NASA’s Watts on the Moon Challenge — the agency’s newest public prize competition — is now open and accepting submissions. NASA invites innovative minds from across the United States to provide ideas for sustainable energy storage, distribution, and management on the lunar surface.
As part of the Artemis program, NASA will send astronauts to new areas of the Moon including the lunar South Pole, and prepare for human exploration of Mars. As noted in the agency’s recent lunar surface report, sustainable missions will require an unprecedented capacity for power. Astronauts will need a continuous supply of power from multiple sources to live and work on the Moon for long periods.
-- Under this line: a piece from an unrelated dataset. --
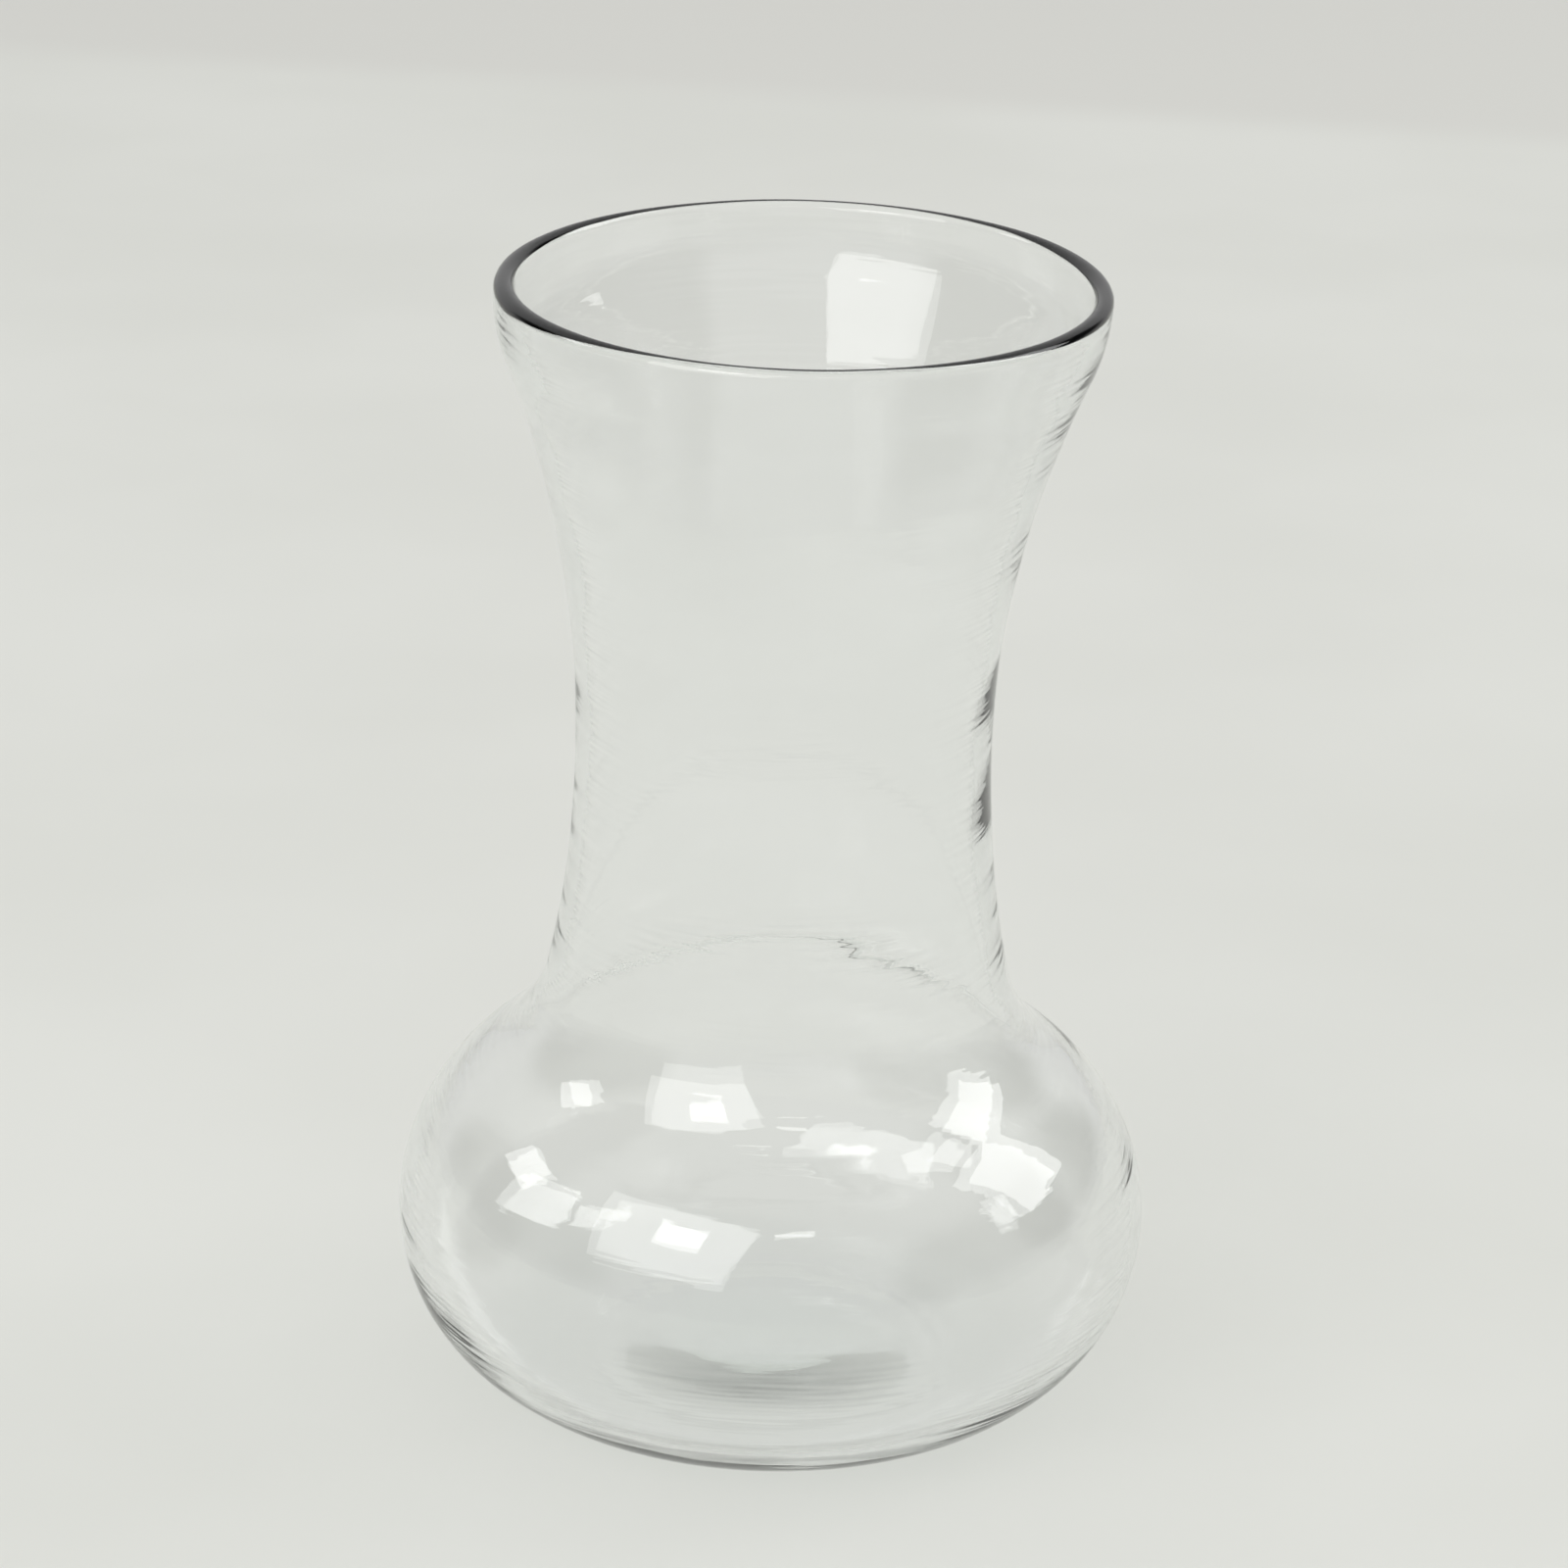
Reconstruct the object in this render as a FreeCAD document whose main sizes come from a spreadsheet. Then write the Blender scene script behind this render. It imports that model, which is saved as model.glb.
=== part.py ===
import FreeCAD, Part
import math
import os
import Sketcher

# Hyacinth forcing vase of clear blown glass, one piece.
# Millimetres, +Z up. The origin is on the vase's axis, on the plane that it stands on.
# The section is one closed loop of tangent arcs, turned about the axis.

# Driving sizes
SIZES = [
    ("overall_height", 146.0, "standing plane to the top of the lip"),
    ("mouth_radius", 37.55, "outside of the lip"),
    ("lip_radius", 1.2, "half-round fire-polished lip"),
    ("roll_radius", 22.5, "outer sweep that turns the flare upright below the lip"),
    ("waist_radius", 26.0, "outside of the neck at its narrowest"),
    ("waist_height", 86.5, "narrowest place above the standing plane"),
    ("neck_sweep_radius", 153.0, "outer sweep from the waist down towards the bulb"),
    ("shoulder_radius", 19.4, "outer hollow between the neck and the bulb"),
    ("bulb_radius", 47.75, "outside of the bulb at its widest"),
    ("bulb_height", 22.7, "widest place above the standing plane"),
    ("dome_radius", 26.4, "outer sweep of the bulb above its widest place"),
    ("neck_wall", 2.0, "glass at the waist"),
    ("bulb_wall", 1.6, "glass at the widest place of the bulb"),
    ("heel_thickness", 2.0, "glass between the standing plane and the lowest inside place"),
    ("ring_width", 2.0, "flat ring that the vase stands on"),
    ("ring_edge_radius", 6.0, "rounded inner edge of the standing ring"),
    ("kick_height", 1.5, "underside above the standing plane, on the axis"),
    ("floor_thickness", 5.0, "glass of the slightly pushed-up base, on the axis"),
]

RIGHT, UP, LEFT, DOWN = 0.0, math.pi / 2, math.pi, 3 * math.pi / 2
FULL_TURN = 360.0


def fill_sheet(doc):
    """Writes the driving sizes into a sheet, one row each: name, value, meaning."""
    sheet = doc.addObject("Spreadsheet::Sheet", "sizes")
    for row, (name, value, meaning) in enumerate(SIZES, start=1):
        sheet.set("A%d" % row, name)
        sheet.set("B%d" % row, str(value))
        sheet.set("C%d" % row, meaning)
        sheet.setAlias("B%d" % row, name)
    doc.recompute()
    return sheet


def bearing(start, end):
    """The angle from one point to another, from nought to a full turn."""
    return math.atan2(end[1] - start[1], end[0] - start[0]) % (2 * math.pi)


def meeting_centre(low, low_distance, high, high_distance):
    """The outer point that lies at given distances from a lower and a higher point."""
    span = math.dist(low, high)
    along = (low_distance ** 2 - high_distance ** 2 + span ** 2) / (2 * span)
    aside = math.sqrt(low_distance ** 2 - along ** 2)
    step = ((high[0] - low[0]) / span, (high[1] - low[1]) / span)
    return (low[0] + step[0] * along - step[1] * aside, low[1] + step[1] * along + step[0] * aside)


def flare_sweep(waist, waist_z, mouth, mouth_z, roll):
    """Radius of the arc that is upright at the waist and runs smoothly into the roll at the mouth."""
    out, up = mouth - waist, mouth_z - waist_z
    return (out ** 2 + up ** 2) / (2 * out) - roll


def crown_radius(centre, radius, crown_z):
    """Radius of the arc that crosses the axis level at crown_z and touches a circle beside it."""
    drop = centre[1] - crown_z
    return (centre[0] ** 2 + drop ** 2 - radius ** 2) / (2 * (radius - drop))


def wall_arcs(waist, waist_z, neck_sweep, shoulder, bulb, bulb_z, dome, mouth, mouth_z, roll):
    """The five arcs of one side of the wall, bulb to mouth, as centre, radius, first and last angle."""
    dome_centre = (bulb - dome, bulb_z)
    neck_centre = (waist + neck_sweep, waist_z)
    hollow_centre = meeting_centre(dome_centre, dome + shoulder, neck_centre, neck_sweep - shoulder)
    flare = flare_sweep(waist, waist_z, mouth, mouth_z, roll)
    flare_centre = (waist + flare, waist_z)
    roll_centre = (mouth - roll, mouth_z)
    dome_end = bearing(dome_centre, hollow_centre)
    neck_start = bearing(neck_centre, hollow_centre)
    flare_end = bearing(flare_centre, roll_centre)
    return {
        "dome": (dome_centre, dome, RIGHT, dome_end),
        "shoulder": (hollow_centre, shoulder, dome_end + math.pi, neck_start),
        "neck": (neck_centre, neck_sweep, neck_start, LEFT),
        "flare": (flare_centre, flare, LEFT, flare_end),
        "roll": (roll_centre, roll, flare_end - math.pi, RIGHT),
    }


class Section:
    """A closed run of arcs and lines in a sketch, each joined to the one before it."""

    def __init__(self, sketch):
        self.sketch = sketch
        self.pieces = {}

    def arc(self, name, centre, radius, first, last):
        """Adds an arc that runs the shorter way from its first angle to its last."""
        turn = (last - first + math.pi) % (2 * math.pi) - math.pi
        self.turned_arc(name, centre, radius, first, turn)

    def turned_arc(self, name, centre, radius, first, turn):
        """Adds an arc by its first angle and its turn, positive anticlockwise."""
        low, high = min(first, first + turn), max(first, first + turn)
        middle = FreeCAD.Vector(centre[0], centre[1], 0)
        circle = Part.Circle(middle, FreeCAD.Vector(0, 0, 1), radius)
        geometry = self.sketch.addGeometry(Part.ArcOfCircle(circle, low, high), False)
        self.pieces[name] = (geometry, 1, 2) if turn > 0 else (geometry, 2, 1)

    def line(self, name, start, end):
        first = FreeCAD.Vector(start[0], start[1], 0)
        last = FreeCAD.Vector(end[0], end[1], 0)
        geometry = self.sketch.addGeometry(Part.LineSegment(first, last), False)
        self.pieces[name] = (geometry, 1, 2)

    def point(self, name, place):
        """Geometry and point number of a piece's first, last or centre point."""
        geometry, first, last = self.pieces[name]
        return geometry, {"first": first, "last": last, "centre": 3}[place]

    def join(self, kind, before, after):
        last, first = self.point(before, "last"), self.point(after, "first")
        self.sketch.addConstraint(Sketcher.Constraint(kind, *last, *first))

    def level(self, name, place):
        """Keeps an end of an arc level with the arc's centre, so that the wall is upright there."""
        end, centre = self.point(name, place), self.point(name, "centre")
        self.sketch.addConstraint(Sketcher.Constraint("Horizontal", *end, *centre))

    def on_axis(self, name, place, axis):
        self.sketch.addConstraint(Sketcher.Constraint("PointOnObject", *self.point(name, place), axis))

    def bind(self, label, constraint, expression):
        """Adds a named size and ties it to the sheet."""
        index = self.sketch.addConstraint(constraint)
        self.sketch.renameConstraint(index, label)
        self.sketch.setExpression("Constraints." + label, expression)

    def radius(self, name, value, expression):
        geometry = self.pieces[name][0]
        self.bind(name + "_radius", Sketcher.Constraint("Radius", geometry, value), expression)

    def offset(self, label, direction, name, place, value, expression):
        """Sets how far a point lies from the origin along X or Y of the sketch."""
        point = self.point(name, place)
        self.bind(label, Sketcher.Constraint(direction, -1, 1, *point, value), expression)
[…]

A flexible and robust system for surface power is key to safe and robust lunar exploration.
“Operating throughout the lunar night creates some of the most demanding energy storage and thermal management challenges in our exploration of the solar system,” said Walt Engelund, the deputy associate administrator for programs within NASA’s Space Technology Mission Directorate. “We are calling on the public for their fresh ideas to help us innovate power solutions for the Moon.”
On much of the Moon’s surface, daylight lasts a little over 14 Earth days, followed by 14 days of darkness and extremely cold temperatures. State-of-the-art power systems cannot operate in such harsh conditions. While sunlight is more available at the lunar poles, there are irregular periods of darkness and locations, like within craters, where the Sun never shines.Existing state-of-the-art power systems cannot operate in such harsh conditions or are too heavy and bulky for flight.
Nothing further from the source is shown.